3. Grab Your Goat on Escornacrabes
Baqueira’s signature run is appropriately named Escornacrabes, meaning “the place where goats die.” The line starts with a five-foot cornice that drops into a couloir-like chute in between towering chimney’s of Pyrenees cliff. Part of the challenge is staying focused on your skiing while flying down such amazing geology.
A steady 40+ degree pitch dumps you out into rolling backcountry. The terrain from here out skis like a roller coaster with the exception of a few steep pitches and the occasional ravine that can swallow you and your livestock whole. Extend your vertical and lessen your traverse out by staying left and wind up back at the Jorge Jordana lift for another lap.
4. Get After it in the Glades
On my trip to Baqueira, I was part of an annual meeting of more than 200 journalists from around the globe. My friend Astrid Wendlant of France said the landscape reminded her of an ice cream sundae covered in chocolate chips.
The confection is dark rocky spires, too jagged to hold snow, and scattered patches of glades made up of spruce, pine, and beech trees. Unlike much of the big mountain skiing in Europe, Baqueira features fun glade skiing through well-spaced trees, particularly on the lower portion of Baqueira Cap.
5. Stoke the Steeps
Baqueira is really three areas in one: Baqueira, Beret, and Bonaigua. The most advanced terrain is off of the Baqueira Cap peak and Bonaigua. Some of the best resort-accessed steeps are under the TS Teso Dera Mina lift.
To get there, follow the lift line down from the top to about the midway point. From here, scamper through loose-knit glades and keep your eyes peeled on the chutes that fall off to skier’s right.
These are 40+ degree pitches, meaning you can’t see what’s down below and getting cliffed-out is a real possibility. Start small and work you’re way up as you become more familiar with the lines.

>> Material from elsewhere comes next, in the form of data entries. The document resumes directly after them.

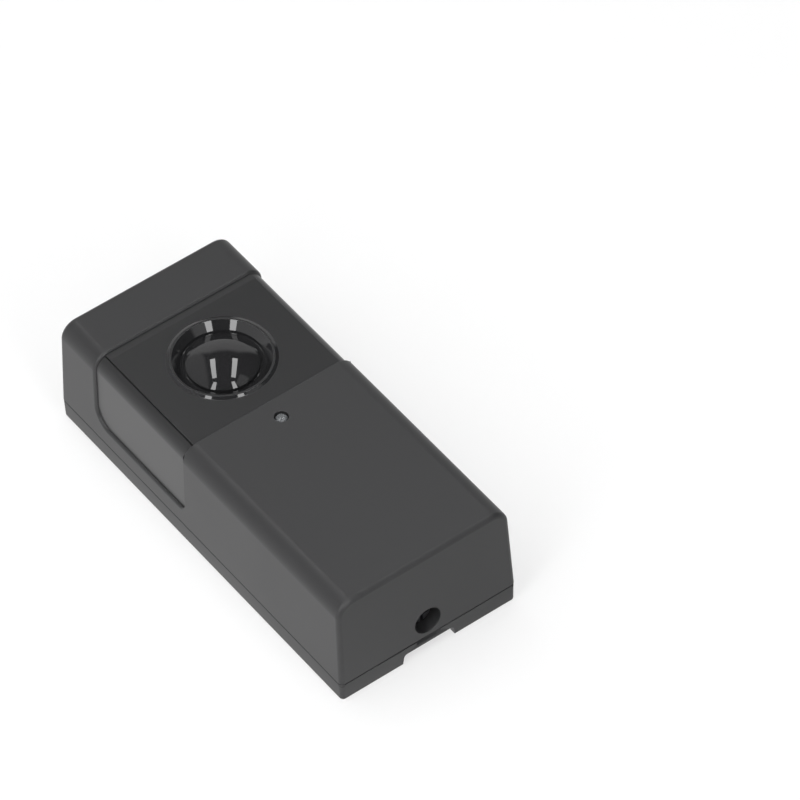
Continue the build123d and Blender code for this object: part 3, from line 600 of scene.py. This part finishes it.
def smoked_window_material(code, centre, polish_radius, land):
    """Smoked polycarbonate: a satin panel and wings, and a lens polished to a mirror gloss."""
    material, tree, output, place = new_material("smoked_polycarbonate")
    flat = add_node(
        tree, "ShaderNodeVectorMath", {1: (1.0, 1.0, 0.0)}, {0: place}, operation="MULTIPLY",
    )
    reach = add_node(
        tree, "ShaderNodeVectorMath", {1: (*centre, 0.0)}, {0: flat.outputs["Vector"]},
        operation="DISTANCE",
    ).outputs["Value"]
    blur = 0.1 * MM
    outside = add_node(
        tree, "ShaderNodeMapRange", span(polish_radius - blur, polish_radius + blur, 0.0, 1.0),
        {"Value": reach},
    )
    crest = add_node(
        tree, "ShaderNodeMath", {1: (land[0] + land[1]) / 2, 2: (land[1] - land[0]) / 2},
        {0: reach}, operation="COMPARE",
    )
    satin = add_node(
        tree, "ShaderNodeMath", {}, {0: outside.outputs["Result"], 1: crest.outputs["Value"]},
        operation="MAXIMUM",
    ).outputs["Value"]
    noisy = add_node(tree, "ShaderNodeTexNoise", noise(0.35, 2.0), {"Vector": place})
    grain = noisy.outputs["Fac"]
    tint = add_node(tree, "ShaderNodeMix", tints(code, 0.04), {0: grain}, data_type="RGBA")
    haze = add_node(tree, "ShaderNodeMapRange", span(0.0, 1.0, 0.025, 0.3), {"Value": satin})
    pitted = add_node(tree, "ShaderNodeMath", {}, {0: satin, 1: grain}, operation="MULTIPLY")
    bump = add_node(
        tree, "ShaderNodeBump", {"Strength": 0.25, "Distance": 0.004 * MM},
        {"Height": pitted.outputs["Value"]},
    )
    give_surface(tree, output, {"IOR": 1.585}, tint, haze, bump)
    return material


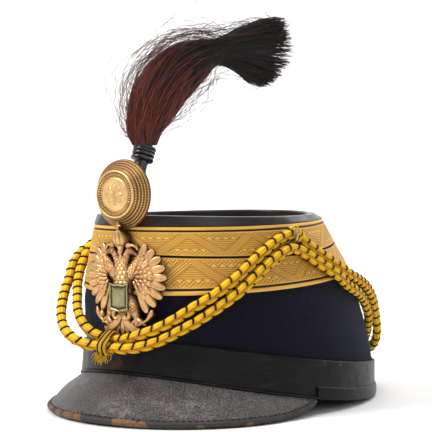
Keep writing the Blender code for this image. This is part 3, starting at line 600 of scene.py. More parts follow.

6. Get Pumped for Primavera!
When it comes to prime spring skiing, you have good reason to sleep-in until the snow softens up, which is good because the Spanish have dinner at a time when most North Americans are thinking about going to bed. Here leaving the disco at 3 a.m. is quitting early, so plan to set your party clock back at least four hours.
Start your day around 10 a.m. with a few laps on the south-facing terrain off of the Blanhiblar lift on the Beret side. Take the T-bar to the Tuc de Costarjas Summit for one of the best views in the resort.
The runs here are mostly intermediate but you can poke around a little to find some shorter steep pitches and a few mellow cliff rocks to huck if you’re into that kind of thing. From here, tackle more challenging south-facing terrain off of the Manaud lift and move on to north-facing runs in the afternoon.
Boost your uphill mobility with a pair of skins or a helicopter and the skiable off-piste options multiply to the power of 10 or more.
7. Explore the Local Culture
The Val d’Aran is steeped in the culture of the Aranese making this a must-visit no matter what time of year. This is a mountain biker’s mecca in one of the most remote regions of Spain. Folks here were cut off from the rest of the World until a small mountain pass leading to France was built in 1924 followed by a tunnel connecting it to the valley’s capital, Vielha in 1948.
There are dozens of small villages with streets of small stone cottages and shops punctuated with 12th century Romanesque churches. Our group enjoyed touring Salardu, home of the PyrenMuseu and the Church of Sant Andreu de Salardu and the famed wooden sculpture of Christ of Salardu.
8. Tap into the Tapas
Tourism is now the central economy in the Val d’Aran meaning there is no shortage of exceptional places to eat and drink. I arrived at Baqueira at night and was greeted with a super-sized image of Jimi Hendrix playing guitar with his teeth being projected on the outside walls of a building across the courtyard.
It was Albert at B.B. Art, a local’s hang out where you get a triple dose of apres ski, music, and movies. You also can’t pass up having a cerveza with Dibie at the C-Roack bar, and Tiffany’s disco will keep you out much later than you intend.
Get your foodie fix by taking a short drive down to Vielha where a mecca of small tapas bars await. My favorite was La Tasca del Pastor where the chef creates his tasty artistry on an open-air stove behind the bar counter. Other great spots are the Basteret and Tauerna Urtau.
9. Fly On Voodoo Child
To get to Baqueira, fly in to either Toulouse with about a two-hour drive to the resort, or Barcelona for a four-hour drive. From here your best bet, and perhaps only bet, is to rent a car. You’ll definitely want to do some freestyle exploring while in the valley.
10. Mucho Gracias
When you get to Baqueira, be sure to thank the King for letting us poach his line.